#### Task goal:
Give again only those lines from the start of the entries through the line holding "finish_piece(node, turned(outline), body, slot, material)", leaving them as they are.

#### Extracted material:
* * * * *

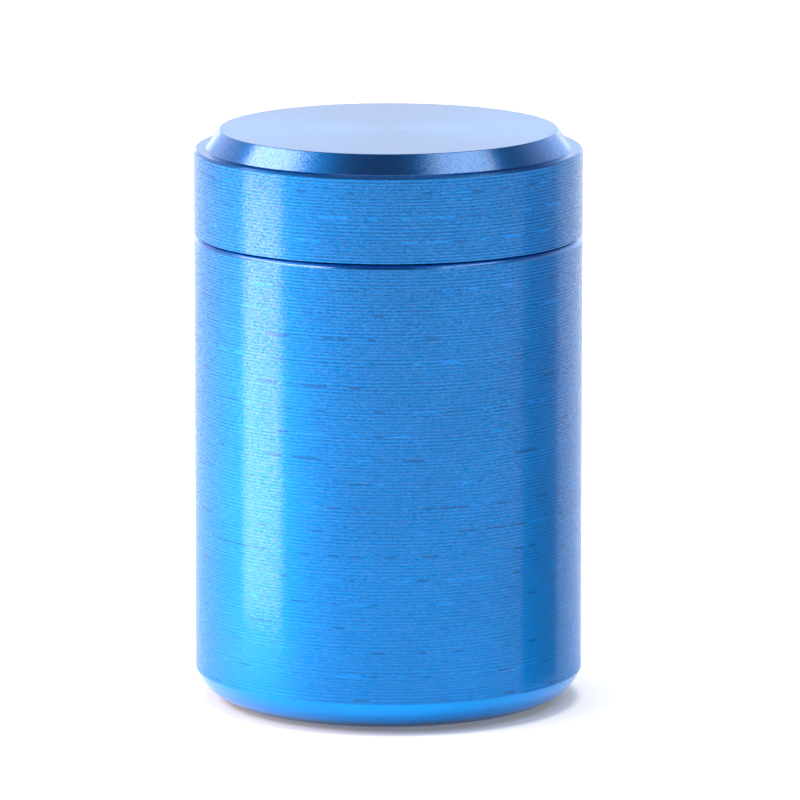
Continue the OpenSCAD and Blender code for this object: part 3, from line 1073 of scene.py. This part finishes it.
def flat_ring(node, inner, body, slot, material, fillet=EDGE):
    outer, z_low, z_high = high(node).x, low(node).z, high(node).z
    outline = [
        corner(inner, z_low, fillet),
        corner(outer, z_low, fillet),
        corner(outer, z_high, fillet),
        corner(inner, z_high, fillet),
    ]
    finish_piece(node, turned(outline), body, slot, material)


def hexagon(flats, z_low, z_high, bevel=0.0):
    return prism(flats / math.sqrt(3), z_low, z_high, 6, bevel)


def spindle():
    """A hexagonal bar with a round stud on top, which starts a little way inside the bar."""
    edge_bevel, stud_fillet, overlap = 0.2 * MM, 0.3 * MM, 1 * MM
    stud = [
        corner(0, BOSS_END - overlap),
        corner(STUD_RADIUS, BOSS_END - overlap),
        corner(STUD_RADIUS, STUD_TOP, stud_fillet),
        corner(0, STUD_TOP),
    ]
    shaft = hexagon(SPINDLE_FLATS, low("spindle").z, BOSS_END, edge_bevel)
    finish_piece("spindle", joined([shaft, turned(stud, SCREW_STEPS)]), "lid", "stainless", stainless)


def retaining_screw():
    head_low, top = low("retaining_screw").z, high("retaining_screw").z
    head_high = low("retaining_washer").z
    head, head_fillet, slot, slot_depth, steps = 3.8 * MM, 0.5 * MM, 3.6 * MM, 1 * MM, 96
    outline = [
        corner(0, head_low),
        corner(head, head_low, head_fillet),
        corner(head, head_high),
        corner(SHANK_RADIUS, head_high),
        corner(SHANK_RADIUS, top),
        corner(0, top),
    ]
    screw = cut(turned(outline, steps), cross_recess(slot, head_low, slot_depth))
    finish_piece("retaining_screw", screw, "lid", "screw_steel", screw_steel)


# ---------------------------------------------------------------- ram

RAM_LOW = low("ram_body").z
RAM_TOP = high("ram_body").z
RAM_RADIUS = high("ram_body").x
RAM_WALL = 2.4 * MM
RAM_WALL_TOP = 58 * MM
RAM_FLOOR = RAM_LOW + 2.5 * MM
RAM_BOSS = 8.5 * MM
RAM_EDGE_FILLET = 0.3 * MM
RAM_FLOOR_FILLET = 0.5 * MM
WIPER_DEPTH = 1.3 * MM
WIPER_FILLET = 0.4 * MM
COUNTERBORE = 6.3 * MM
SOCKET_FLATS = 9.2 * MM
SOCKET_PILOT = 2 * MM  # a bore inside the hexagon, which the socket's cut takes away


def ram_body():
    wiper_low, wiper_high = low("ram_wiper").z, high("ram_wiper").z
    spindle_end = low("spindle").z
    outline = [
        corner(COUNTERBORE, RAM_LOW),
        corner(RAM_RADIUS, RAM_LOW),
        corner(RAM_RADIUS, wiper_low),
        corner(RAM_RADIUS - WIPER_DEPTH, wiper_low),
        corner(RAM_RADIUS - WIPER_DEPTH, wiper_high),
        corner(RAM_RADIUS, wiper_high),
        corner(RAM_RADIUS, RAM_WALL_TOP, RAM_EDGE_FILLET),
        corner(RAM_RADIUS - RAM_WALL, RAM_WALL_TOP, RAM_EDGE_FILLET),
        corner(RAM_RADIUS - RAM_WALL, RAM_FLOOR, RAM_FLOOR_FILLET),
        corner(RAM_BOSS, RAM_FLOOR, RAM_FLOOR_FILLET),
        corner(RAM_BOSS, RAM_TOP, RAM_EDGE_FILLET),
        corner(SOCKET_PILOT, RAM_TOP, 0),
        corner(SOCKET_PILOT, spindle_end, 0),
        corner(COUNTERBORE, spindle_end),
    ]
    socket = hexagon(SOCKET_FLATS, RAM_LOW - PAST, RAM_TOP + PAST)
    finish_piece("ram_body", cut(turned(outline), socket), "ram", "clear_anodised", clear_anodised)


def ram_plate():
    face, back = low("ram_plate").z, high("ram_plate").z
    plate = toothed_disc(high("ram_plate").x, face, back)
    seat_face = low("ram_plate_screws").z
    plate = cut(plate, screw_seats(seat_face, 0))
    finish_piece("ram_plate", plate, "ram", "stainless", stainless)
    length = high("ram_plate_screws").z - seat_face
    screws = countersunk_screws(seat_face, length, 0)
    finish_piece("ram_plate_screws", screws, "ram", "screw_steel", screw_steel)


def ram_spring():
    """The coil, closed at both ends."""
    wire, mean = 0.8 * MM, 11.4 * MM
    coils, steps, sides = 5, 72, 20
    closed = 2 * wire * 1.02  # rise of each end coil, just over the wire's own thickness
    end_taper, end_reach = 0.72, 0.25 * wire / mean  # a last small ring rounds each end of the wire
    z_low, z_high = low("ram_spring").z, high("ram_spring").z
    length = z_high - z_low
    pitch = (length - 2 * wire - 2 * closed) / (coils - 2)
    bm = bmesh.new()
    rings = []
    for i in range(-1, coils * steps + 2):
        side = -1 if i < 0 else 1 if i > coils * steps else 0
        t = min(coils, max(0, i / steps))
        open_coils, last_coil = min(coils - 2, max(0, t - 1)), max(0, t - coils + 1)
        rise = closed * min(1, t) + pitch * open_coils + closed * last_coil
        thick = wire * (end_taper if side else 1)
        turn = TURN * t + end_reach * side
        ring = []
        for j in range(sides):
            r = mean + thick * math.cos(TURN * j / sides)
            z = z_low + wire + rise + thick * math.sin(TURN * j / sides)
            ring.append(bm.verts.new((r * math.cos(turn), r * math.sin(turn), z)))
        rings.append(ring)
    for a, b in zip(rings, rings[1:]):
        for j in range(sides):
            k = (j + 1) % sides
            bm.faces.new((a[j], a[k], b[k], b[j])).smooth = True
    bm.faces.new(rings[0])
    bm.faces.new(rings[-1])
    bmesh.ops.recalc_face_normals(bm, faces=bm.faces)
    piece = finish_piece("ram_spring", bm, "lid", "spring_steel", spring_steel)
    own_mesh(piece)


# ---------------------------------------------------------------- everything

can_shell()
store_liner()
foot_pad()
key_pins()
crush_cup()
plug_seals()
anvil()
flat_ring("lid_gasket", GASKET_BORE, "seal", "frosted_silicone", frosted_silicone, GASKET_FILLET)
lid_shell()
thread_liner()
spindle()
flat_ring("spring_washer", SPRING_WASHER_BORE, "lid", "stainless", stainless)
flat_ring("retaining_washer", RETAINING_WASHER_BORE, "lid", "stainless", stainless)
retaining_screw()
ram_body()
ram_plate()
ram_spring()
flat_ring("ram_wiper", RAM_RADIUS - WIPER_DEPTH, "ram", "frosted_silicone", frosted_silicone, WIPER_FILLET)

# ---------------------------------------------------------------- floor, light and camera

WHITE_LAMP = (1.0, 0.93, 0.84)
WARM_LAMP = (1.0, 0.76, 0.72)
HIGH_LAMP = (1.0, 0.82, 0.78)


def way_to(azimuth, elevation):
    """Unit vector. Azimuth 0 is on the camera's side, and a positive one is to the camera's right."""
    a, e = math.radians(azimuth), math.radians(elevation)
    return Vector((math.sin(a) * math.cos(e), -math.cos(a) * math.cos(e), math.sin(e)))


def facing(way):
    """Rotation of a lamp or camera that looks against the way to it."""
    return way.to_track_quat("Z", "Y").to_euler()


def quad(name, corners, material):
    mesh = bpy.data.meshes.new(name)
    mesh.from_pydata(corners, [], [(0, 1, 2, 3)])
    mesh.materials.append(material)
    obj = in_scene(name, mesh)
    return obj


def floor():
    """A wide pale table that glows a little, as a lit sweep does."""
    half, grey, glow = 6.0, 0.8, 0.15
    m = Nodes("floor")
    m.shade(base_color=colour(grey, grey, grey), roughness=0.9)
    m.shade(emission_color=colour(1, 1, 1), emission_strength=glow)
    quad("floor", [(-half, -half, 0), (half, -half, 0), (half, half, 0), (-half, half, 0)], m.material)


def world():
    """Bright round the horizon, brightest behind the object, and dim overhead, like a white-walled room."""
    wall, wall_top = colour(1.15, 1.15, 1.15), 0.25
    ceiling, ceiling_start = colour(0.13, 0.11, 0.16), 0.60
    front, back, reach = 0.75, 1.25, 0.8
    sky = bpy.data.worlds.new("studio")
    bpy.context.scene.world = sky
    sky.use_nodes = True
    tree = sky.node_tree
    background = tree.nodes["Background"]
    place = tree.nodes.new("ShaderNodeTexCoord")
    split = tree.nodes.new("ShaderNodeSeparateXYZ")
    ramp = tree.nodes.new("ShaderNodeValToRGB")
    rear = tree.nodes.new("ShaderNodeMapRange")
    low_stop, high_stop = ramp.color_ramp.elements
    low_stop.position, low_stop.color = wall_top, wall
    high_stop.position, high_stop.color = ceiling_start, ceiling
    limits = {"From Min": -reach, "From Max": reach, "To Min": front, "To Max": back}
    for key, value in limits.items():
        rear.inputs[key].default_value = value
    tree.links.new(place.outputs["Generated"], split.inputs[0])
    tree.links.new(split.outputs[2], ramp.inputs[0])
    tree.links.new(split.outputs[1], rear.inputs["Value"])
    tree.links.new(ramp.outputs[0], background.inputs["Color"])
    tree.links.new(rear.outputs["Result"], background.inputs["Strength"])


def overhead():
    """One broad even light from straight above. It whitens the floor and leaves it dark under the foot."""
    light = bpy.data.lights.new("overhead", "SUN")
    light.energy = 2.8
    light.angle = math.radians(34)
    in_scene("overhead", light).visible_glossy = False


def flag():
    """A dark screen on the right that only reflections see, darkest at its foot."""
    azimuth, reach, half, top = 76.5, 39.1 * MM, 9.2 * MM, 68 * MM
    foot, head, head_height = colour(0.05, 0.05, 0.05), colour(0.52, 0.52, 0.54), 32 * MM
    middle = way_to(azimuth, 0) * reach
    along = way_to(azimuth + 90, 0) * half
    up = Vector((0, 0, top))
    m = Nodes("flag")
    tone = m.scaled(m.split(m.object_place())[2], 0.0, head_height, 0.0, 1.0)
    m.shade(base_color=m.mix(tone, foot, head), roughness=1.0)
    left, right = middle - along, middle + along
    obj = quad("flag", [left, right, right + up, left + up], m.material)
    obj.visible_camera = obj.visible_diffuse = obj.visible_shadow = False


def softbox(name, azimuth, elevation, distance, size, strength, tint=WHITE_LAMP):
    """A lamp that faces the middle of the object. size is (width, height). strength is in watts per square
    metre."""
    light = bpy.data.lights.new(name, "AREA")
    light.shape = "RECTANGLE"
    light.size, light.size_y = size
    light.energy = strength * light.size * light.size_y
    light.color = tint
    obj = in_scene(name, light)
    way = way_to(azimuth, elevation)
    obj.location = Vector((0, 0, cad_high.z / 2)) + way * distance
    obj.rotation_euler = facing(way)
    obj.visible_camera = False


def camera():
    elevation, distance = 10.61, 1.045
    data = bpy.data.cameras.new("camera")
    data.sensor_width = 36
    data.lens = 387.2
    data.shift_x, data.shift_y = 0.0144, 0.0149
    obj = in_scene("camera", data)
    way = way_to(0, elevation)
    obj.location = Vector((0, 0, (CAN_BASE + cad_high.z) / 2)) + way * distance
    obj.rotation_euler = facing(way)
    bpy.context.scene.camera = obj


floor()
world()
overhead()
flag()
softbox("key_left_low", -69.5, -3.4, 0.075, (0.034, 0.058), 25, WARM_LAMP)
softbox("key_left_high", -79, 42, 0.5, (0.56, 0.17), 18, HIGH_LAMP)
softbox("key_right", 61, 52, 0.5, (0.34, 0.17), 8.5)
softbox("rim_left", -154, -4, 0.5, (0.26, 0.24), 3.2)
softbox("rim_right", 151, -4, 0.5, (0.24, 0.24), 2.4)
softbox("top", 180, 79, 0.5, (0.28, 0.20), 5)
camera()
bpy.context.scene.view_settings.view_transform = "Standard"
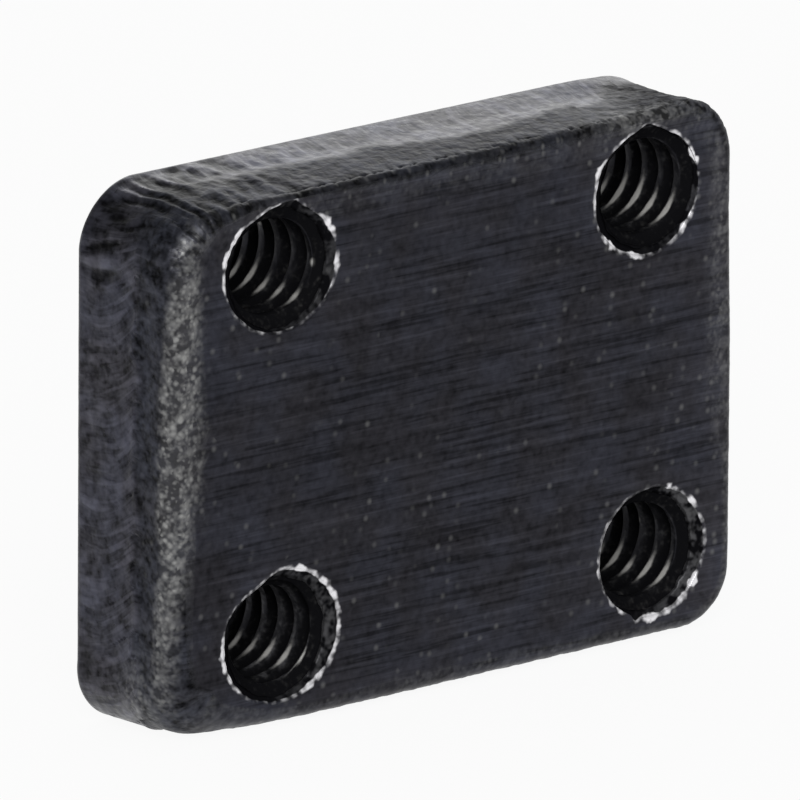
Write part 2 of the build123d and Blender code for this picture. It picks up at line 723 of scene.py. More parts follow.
@dataclass(frozen=True)
class BySide:
    """A size that differs from wall to wall and changes smoothly round the corners."""

    right: float
    top: float
    left: float
    bottom: float

    def at(self, outward: Array) -> Array:
        """Blend the four sizes by the square of how far the wall faces each way.

        Args:
            outward: unit vectors in the plane of the face, on the last axis.

        Returns:
            The size at each of them.
        """
        sizes = {Side.RIGHT: self.right, Side.TOP: self.top, Side.LEFT: self.left, Side.BOTTOM: self.bottom}
        total = np.zeros(outward.shape[:-1])
        for side, size in sizes.items():
            total += size * np.clip(outward @ np.array(side.value), 0.0, None) ** 2
        return total


class Station(IntEnum):
    """Where a straight of the outline meets a corner, by its number from the outline's start."""

    TOP_START = 2
    TOP_END = 3
    LEFT_START = 4
    LEFT_END = 5
    BOTTOM_START = 6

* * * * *

#### Task response:
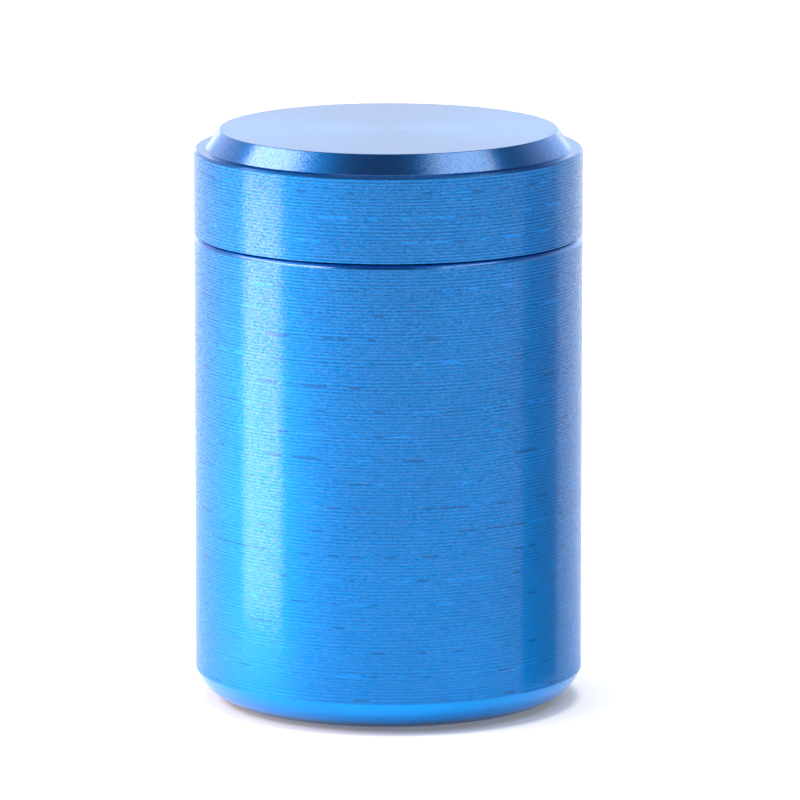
Continue the OpenSCAD and Blender code for this object: part 3, from line 1073 of scene.py. This part finishes it.
def flat_ring(node, inner, body, slot, material, fillet=EDGE):
    outer, z_low, z_high = high(node).x, low(node).z, high(node).z
    outline = [
        corner(inner, z_low, fillet),
        corner(outer, z_low, fillet),
        corner(outer, z_high, fillet),
        corner(inner, z_high, fillet),
    ]
    finish_piece(node, turned(outline), body, slot, material)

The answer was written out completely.